As a further question: might we actually gain by making the language selectively Turing incomplete? Obviously the language will be Turing incomplete if there are no deadlocks, because we can decide the halting problem ("every program will halt"). Every program halting is a Good Thing.

This is reality. No computer ever built will be truly Turing complete unless we drop one into the singularity at Universe End. No computer can ever know whether it can run a truly Turing complete program. So our results are much cleaner if we can select precisely what abilities we will lose.

I say, ban: running forever and infinite memory. These don't need to be arbitrarily bounded by the language but the language should guarantee that a bound exists. What do we do to ensure this?

(I recognize that, as each component is implemented separately, any may freeze up. But this is a bug, not a language feature.)

Object Orientation

A chart with some of its inputs set constant represents a simple form of object; more properly, this is a curried function.

A chart with some subset of its internal channels preserved, however, is an object.

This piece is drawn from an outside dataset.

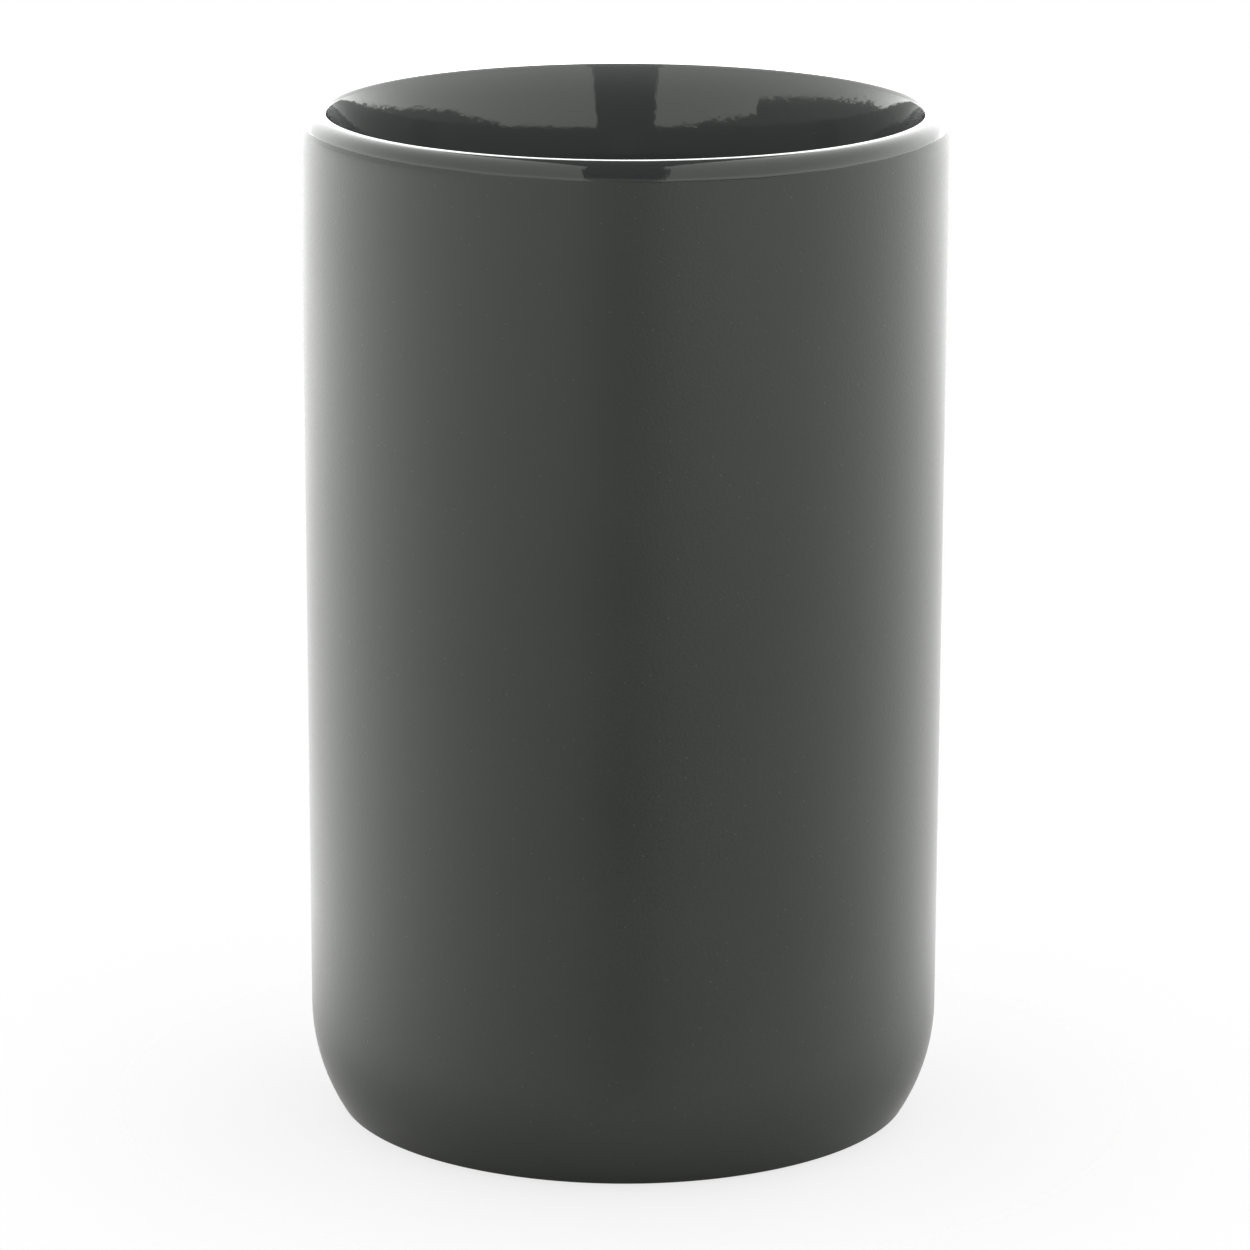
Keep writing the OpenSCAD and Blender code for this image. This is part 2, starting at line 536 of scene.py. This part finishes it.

Pair a chart with constistent memory and an object results. We need a way to determine which data channels need not (or even may not) be overwritten.

Prior work

  • Sawzall
  • Cilk is simple, solid, and down-to-earth and there is likely to be some work we can draw from it. It gives us one more model for program interaction. It requires POSIX threads and the general form does not allow distributed memory. There is information about a distributed memory version, developed as part of Keith Randall's PhD thesis, at a page deep in the Cilk website.